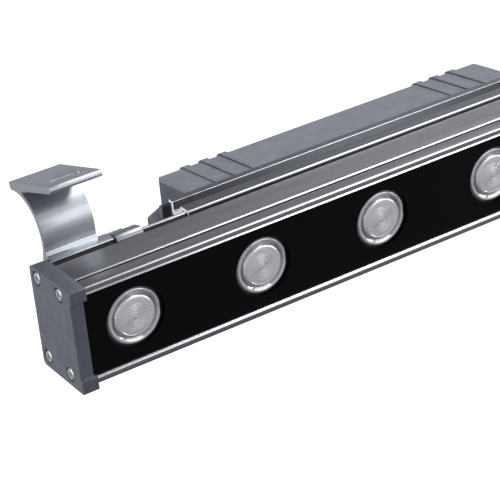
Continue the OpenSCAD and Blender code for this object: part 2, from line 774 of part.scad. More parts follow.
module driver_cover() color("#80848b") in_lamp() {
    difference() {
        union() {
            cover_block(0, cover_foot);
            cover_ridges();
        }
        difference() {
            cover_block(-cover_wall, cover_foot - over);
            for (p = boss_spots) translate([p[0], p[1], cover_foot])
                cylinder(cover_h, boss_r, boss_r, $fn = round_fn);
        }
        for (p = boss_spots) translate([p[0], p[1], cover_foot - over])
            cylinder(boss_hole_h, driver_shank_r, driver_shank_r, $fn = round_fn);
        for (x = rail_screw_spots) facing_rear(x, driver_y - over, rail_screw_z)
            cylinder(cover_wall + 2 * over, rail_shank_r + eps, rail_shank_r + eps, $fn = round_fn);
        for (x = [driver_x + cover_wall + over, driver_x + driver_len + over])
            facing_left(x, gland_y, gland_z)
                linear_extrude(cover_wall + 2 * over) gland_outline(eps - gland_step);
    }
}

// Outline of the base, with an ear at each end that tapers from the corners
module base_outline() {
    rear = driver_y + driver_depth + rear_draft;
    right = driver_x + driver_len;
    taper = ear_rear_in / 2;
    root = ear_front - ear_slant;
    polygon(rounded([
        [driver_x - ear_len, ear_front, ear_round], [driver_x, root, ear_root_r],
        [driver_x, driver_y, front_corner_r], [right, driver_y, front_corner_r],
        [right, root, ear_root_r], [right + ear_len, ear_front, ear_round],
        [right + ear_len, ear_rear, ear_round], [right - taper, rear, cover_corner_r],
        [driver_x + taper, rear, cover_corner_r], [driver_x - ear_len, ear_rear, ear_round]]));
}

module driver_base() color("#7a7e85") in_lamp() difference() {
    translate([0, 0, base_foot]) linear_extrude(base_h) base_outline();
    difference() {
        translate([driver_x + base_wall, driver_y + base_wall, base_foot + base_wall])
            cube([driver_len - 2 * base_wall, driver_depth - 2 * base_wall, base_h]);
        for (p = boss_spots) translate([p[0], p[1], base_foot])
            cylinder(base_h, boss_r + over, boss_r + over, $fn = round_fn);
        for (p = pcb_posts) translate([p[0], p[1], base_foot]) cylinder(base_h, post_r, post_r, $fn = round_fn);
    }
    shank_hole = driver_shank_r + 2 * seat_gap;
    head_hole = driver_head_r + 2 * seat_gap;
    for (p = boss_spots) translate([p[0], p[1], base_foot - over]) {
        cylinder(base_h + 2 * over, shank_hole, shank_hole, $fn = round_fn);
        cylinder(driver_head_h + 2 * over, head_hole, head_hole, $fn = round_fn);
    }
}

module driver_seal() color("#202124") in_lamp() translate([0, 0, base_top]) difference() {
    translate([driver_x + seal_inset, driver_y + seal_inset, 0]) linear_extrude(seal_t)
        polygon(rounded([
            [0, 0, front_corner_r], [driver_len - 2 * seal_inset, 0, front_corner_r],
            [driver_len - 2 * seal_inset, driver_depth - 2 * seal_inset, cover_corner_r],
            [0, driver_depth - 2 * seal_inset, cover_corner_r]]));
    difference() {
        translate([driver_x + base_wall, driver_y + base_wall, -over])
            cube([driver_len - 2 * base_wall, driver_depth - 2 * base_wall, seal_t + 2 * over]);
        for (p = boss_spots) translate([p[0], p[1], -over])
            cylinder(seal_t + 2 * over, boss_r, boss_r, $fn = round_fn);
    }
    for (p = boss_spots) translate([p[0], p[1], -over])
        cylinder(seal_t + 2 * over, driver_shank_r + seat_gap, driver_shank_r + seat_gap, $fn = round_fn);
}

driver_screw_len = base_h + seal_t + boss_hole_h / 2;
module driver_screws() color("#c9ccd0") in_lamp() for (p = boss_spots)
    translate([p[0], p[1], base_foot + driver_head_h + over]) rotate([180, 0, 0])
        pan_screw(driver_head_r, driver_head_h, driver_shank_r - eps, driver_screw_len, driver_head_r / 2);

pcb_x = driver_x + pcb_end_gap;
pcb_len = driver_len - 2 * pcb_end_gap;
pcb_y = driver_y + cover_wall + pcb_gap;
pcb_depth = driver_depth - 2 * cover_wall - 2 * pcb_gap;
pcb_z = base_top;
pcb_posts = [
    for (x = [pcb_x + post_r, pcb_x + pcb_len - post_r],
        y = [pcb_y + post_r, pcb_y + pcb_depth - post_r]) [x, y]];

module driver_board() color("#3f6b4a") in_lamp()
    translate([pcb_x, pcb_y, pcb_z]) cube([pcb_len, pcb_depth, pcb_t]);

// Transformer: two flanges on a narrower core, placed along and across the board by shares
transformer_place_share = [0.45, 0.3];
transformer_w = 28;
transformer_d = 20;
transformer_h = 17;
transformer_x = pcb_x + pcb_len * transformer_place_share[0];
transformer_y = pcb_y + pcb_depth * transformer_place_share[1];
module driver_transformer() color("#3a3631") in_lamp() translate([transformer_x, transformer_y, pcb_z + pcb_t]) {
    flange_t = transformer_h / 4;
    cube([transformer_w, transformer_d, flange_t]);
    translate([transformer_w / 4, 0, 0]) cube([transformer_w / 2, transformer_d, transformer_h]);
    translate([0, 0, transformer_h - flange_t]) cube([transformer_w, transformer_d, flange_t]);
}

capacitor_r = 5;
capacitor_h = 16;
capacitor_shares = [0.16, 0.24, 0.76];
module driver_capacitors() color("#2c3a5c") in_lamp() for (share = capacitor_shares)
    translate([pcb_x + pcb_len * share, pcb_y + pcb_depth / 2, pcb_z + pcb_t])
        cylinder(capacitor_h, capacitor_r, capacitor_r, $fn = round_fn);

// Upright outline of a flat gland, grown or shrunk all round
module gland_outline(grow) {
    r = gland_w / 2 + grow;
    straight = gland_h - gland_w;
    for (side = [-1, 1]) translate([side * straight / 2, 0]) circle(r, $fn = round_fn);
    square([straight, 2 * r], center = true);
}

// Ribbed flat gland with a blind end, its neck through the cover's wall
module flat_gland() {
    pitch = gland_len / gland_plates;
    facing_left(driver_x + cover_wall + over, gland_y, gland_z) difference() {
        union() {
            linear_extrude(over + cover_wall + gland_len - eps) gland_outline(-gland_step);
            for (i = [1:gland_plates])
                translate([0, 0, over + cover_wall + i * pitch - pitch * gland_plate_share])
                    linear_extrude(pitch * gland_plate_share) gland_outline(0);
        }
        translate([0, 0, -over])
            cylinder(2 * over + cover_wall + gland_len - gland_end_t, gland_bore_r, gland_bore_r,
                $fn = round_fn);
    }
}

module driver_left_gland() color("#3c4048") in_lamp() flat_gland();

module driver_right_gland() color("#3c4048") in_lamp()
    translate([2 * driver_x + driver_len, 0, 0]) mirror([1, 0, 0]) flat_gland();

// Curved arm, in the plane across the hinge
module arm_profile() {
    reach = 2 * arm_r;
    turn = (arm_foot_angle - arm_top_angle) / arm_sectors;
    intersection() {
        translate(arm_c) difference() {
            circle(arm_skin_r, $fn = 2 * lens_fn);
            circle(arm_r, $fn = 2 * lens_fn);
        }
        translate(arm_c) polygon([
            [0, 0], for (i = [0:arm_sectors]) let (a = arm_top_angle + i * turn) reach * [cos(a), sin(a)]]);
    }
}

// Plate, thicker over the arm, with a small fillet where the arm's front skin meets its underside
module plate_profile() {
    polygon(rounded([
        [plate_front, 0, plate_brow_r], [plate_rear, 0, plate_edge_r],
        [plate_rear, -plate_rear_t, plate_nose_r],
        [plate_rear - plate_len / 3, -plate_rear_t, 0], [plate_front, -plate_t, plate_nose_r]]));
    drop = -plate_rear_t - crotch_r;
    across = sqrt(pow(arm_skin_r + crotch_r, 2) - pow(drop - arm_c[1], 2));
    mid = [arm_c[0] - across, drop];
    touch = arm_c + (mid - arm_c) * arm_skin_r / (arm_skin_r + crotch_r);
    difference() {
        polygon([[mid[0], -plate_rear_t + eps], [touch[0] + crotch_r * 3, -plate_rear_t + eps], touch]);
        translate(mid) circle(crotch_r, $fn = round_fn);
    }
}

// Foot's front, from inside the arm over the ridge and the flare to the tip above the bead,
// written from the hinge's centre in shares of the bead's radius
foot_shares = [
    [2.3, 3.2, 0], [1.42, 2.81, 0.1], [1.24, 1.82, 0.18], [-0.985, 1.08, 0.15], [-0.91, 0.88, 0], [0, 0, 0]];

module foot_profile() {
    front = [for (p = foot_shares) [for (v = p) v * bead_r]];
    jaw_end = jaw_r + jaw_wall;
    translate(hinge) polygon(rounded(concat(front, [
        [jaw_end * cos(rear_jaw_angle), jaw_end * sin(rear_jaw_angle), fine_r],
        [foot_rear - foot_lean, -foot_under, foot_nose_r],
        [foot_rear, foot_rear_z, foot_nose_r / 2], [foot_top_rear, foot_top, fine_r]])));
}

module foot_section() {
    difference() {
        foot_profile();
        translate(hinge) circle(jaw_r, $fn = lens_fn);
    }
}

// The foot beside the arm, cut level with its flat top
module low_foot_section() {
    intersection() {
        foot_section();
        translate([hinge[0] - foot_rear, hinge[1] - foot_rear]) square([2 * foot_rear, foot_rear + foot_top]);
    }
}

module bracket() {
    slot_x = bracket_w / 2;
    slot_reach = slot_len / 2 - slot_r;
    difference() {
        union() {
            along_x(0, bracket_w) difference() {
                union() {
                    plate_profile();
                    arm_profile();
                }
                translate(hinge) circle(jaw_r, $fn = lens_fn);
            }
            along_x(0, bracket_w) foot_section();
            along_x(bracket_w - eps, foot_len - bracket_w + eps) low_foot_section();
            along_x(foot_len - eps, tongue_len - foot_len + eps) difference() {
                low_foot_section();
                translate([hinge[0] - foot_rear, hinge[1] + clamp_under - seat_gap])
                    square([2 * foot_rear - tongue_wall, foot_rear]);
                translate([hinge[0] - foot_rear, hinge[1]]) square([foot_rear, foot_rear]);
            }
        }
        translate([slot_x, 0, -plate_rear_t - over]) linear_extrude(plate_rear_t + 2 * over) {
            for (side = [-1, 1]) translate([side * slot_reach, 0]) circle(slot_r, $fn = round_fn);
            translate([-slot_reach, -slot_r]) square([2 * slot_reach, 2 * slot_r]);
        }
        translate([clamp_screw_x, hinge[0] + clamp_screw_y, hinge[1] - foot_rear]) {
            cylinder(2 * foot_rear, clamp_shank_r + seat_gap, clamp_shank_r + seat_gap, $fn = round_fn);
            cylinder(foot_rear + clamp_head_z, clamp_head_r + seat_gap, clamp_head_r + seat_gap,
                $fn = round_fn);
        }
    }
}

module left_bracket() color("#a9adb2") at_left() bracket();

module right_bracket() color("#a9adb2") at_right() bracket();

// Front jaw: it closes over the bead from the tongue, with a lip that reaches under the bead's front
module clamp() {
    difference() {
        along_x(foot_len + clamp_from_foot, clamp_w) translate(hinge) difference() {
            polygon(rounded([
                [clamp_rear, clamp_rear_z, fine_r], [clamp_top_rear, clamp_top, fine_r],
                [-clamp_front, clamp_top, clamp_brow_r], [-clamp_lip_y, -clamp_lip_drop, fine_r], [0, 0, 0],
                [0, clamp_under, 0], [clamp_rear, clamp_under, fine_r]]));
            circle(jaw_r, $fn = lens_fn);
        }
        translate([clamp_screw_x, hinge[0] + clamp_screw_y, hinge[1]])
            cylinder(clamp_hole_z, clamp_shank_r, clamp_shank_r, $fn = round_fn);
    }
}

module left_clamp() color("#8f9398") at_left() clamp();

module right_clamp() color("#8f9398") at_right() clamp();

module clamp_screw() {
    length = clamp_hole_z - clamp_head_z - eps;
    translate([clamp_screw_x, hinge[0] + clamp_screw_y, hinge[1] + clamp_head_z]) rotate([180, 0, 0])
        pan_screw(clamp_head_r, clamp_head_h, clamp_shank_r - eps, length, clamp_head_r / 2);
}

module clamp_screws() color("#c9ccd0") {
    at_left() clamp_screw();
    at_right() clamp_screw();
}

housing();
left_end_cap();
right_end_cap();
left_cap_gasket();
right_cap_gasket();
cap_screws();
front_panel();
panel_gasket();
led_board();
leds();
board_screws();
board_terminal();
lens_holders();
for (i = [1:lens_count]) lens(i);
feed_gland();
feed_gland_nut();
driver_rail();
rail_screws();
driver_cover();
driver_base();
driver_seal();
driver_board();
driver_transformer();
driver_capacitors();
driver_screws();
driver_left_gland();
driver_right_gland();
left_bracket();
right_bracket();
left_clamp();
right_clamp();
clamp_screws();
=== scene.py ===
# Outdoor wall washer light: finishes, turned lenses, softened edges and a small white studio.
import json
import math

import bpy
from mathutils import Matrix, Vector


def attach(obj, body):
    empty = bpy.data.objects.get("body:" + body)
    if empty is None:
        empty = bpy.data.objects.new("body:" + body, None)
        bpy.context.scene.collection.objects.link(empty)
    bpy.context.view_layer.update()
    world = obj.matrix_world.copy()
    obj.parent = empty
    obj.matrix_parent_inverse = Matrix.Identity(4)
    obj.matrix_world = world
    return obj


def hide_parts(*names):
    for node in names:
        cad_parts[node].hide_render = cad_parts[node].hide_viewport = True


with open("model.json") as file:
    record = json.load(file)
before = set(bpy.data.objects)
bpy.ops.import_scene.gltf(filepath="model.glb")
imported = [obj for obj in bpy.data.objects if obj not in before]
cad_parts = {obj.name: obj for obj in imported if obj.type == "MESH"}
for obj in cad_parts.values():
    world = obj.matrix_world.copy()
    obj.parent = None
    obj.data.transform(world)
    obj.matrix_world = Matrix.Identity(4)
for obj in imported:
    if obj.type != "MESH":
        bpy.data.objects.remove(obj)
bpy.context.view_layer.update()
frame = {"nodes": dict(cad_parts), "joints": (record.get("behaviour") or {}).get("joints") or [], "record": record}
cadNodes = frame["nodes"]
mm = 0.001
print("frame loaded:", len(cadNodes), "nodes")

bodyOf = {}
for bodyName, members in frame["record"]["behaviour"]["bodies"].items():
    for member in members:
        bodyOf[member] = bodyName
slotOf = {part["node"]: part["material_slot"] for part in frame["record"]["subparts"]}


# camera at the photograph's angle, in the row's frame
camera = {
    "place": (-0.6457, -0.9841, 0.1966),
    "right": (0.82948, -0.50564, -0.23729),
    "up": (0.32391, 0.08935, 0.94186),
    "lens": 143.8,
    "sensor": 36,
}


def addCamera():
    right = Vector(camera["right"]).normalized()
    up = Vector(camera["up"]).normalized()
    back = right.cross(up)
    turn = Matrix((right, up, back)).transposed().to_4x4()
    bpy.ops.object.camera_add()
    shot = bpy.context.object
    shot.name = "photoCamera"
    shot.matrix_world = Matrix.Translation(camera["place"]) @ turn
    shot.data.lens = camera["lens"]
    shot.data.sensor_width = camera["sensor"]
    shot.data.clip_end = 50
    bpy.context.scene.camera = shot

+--

▸ **WORK TO COMPLETE**
Starting at the line that holds "obj.matrix_parent_inverse = Matrix.Identity(4)", copy each line exactly and stop after the line that holds "obj.data.transform(world)".

▸ **COMPLETED EXERCISE**
    obj.matrix_parent_inverse = Matrix.Identity(4)
    obj.matrix_world = world
    return obj


def hide_parts(*names):
    for node in names:
        cad_parts[node].hide_render = cad_parts[node].hide_viewport = True


with open("model.json") as file:
    record = json.load(file)
before = set(bpy.data.objects)
bpy.ops.import_scene.gltf(filepath="model.glb")
imported = [obj for obj in bpy.data.objects if obj not in before]
cad_parts = {obj.name: obj for obj in imported if obj.type == "MESH"}
for obj in cad_parts.values():
    world = obj.matrix_world.copy()
    obj.parent = None
    obj.data.transform(world)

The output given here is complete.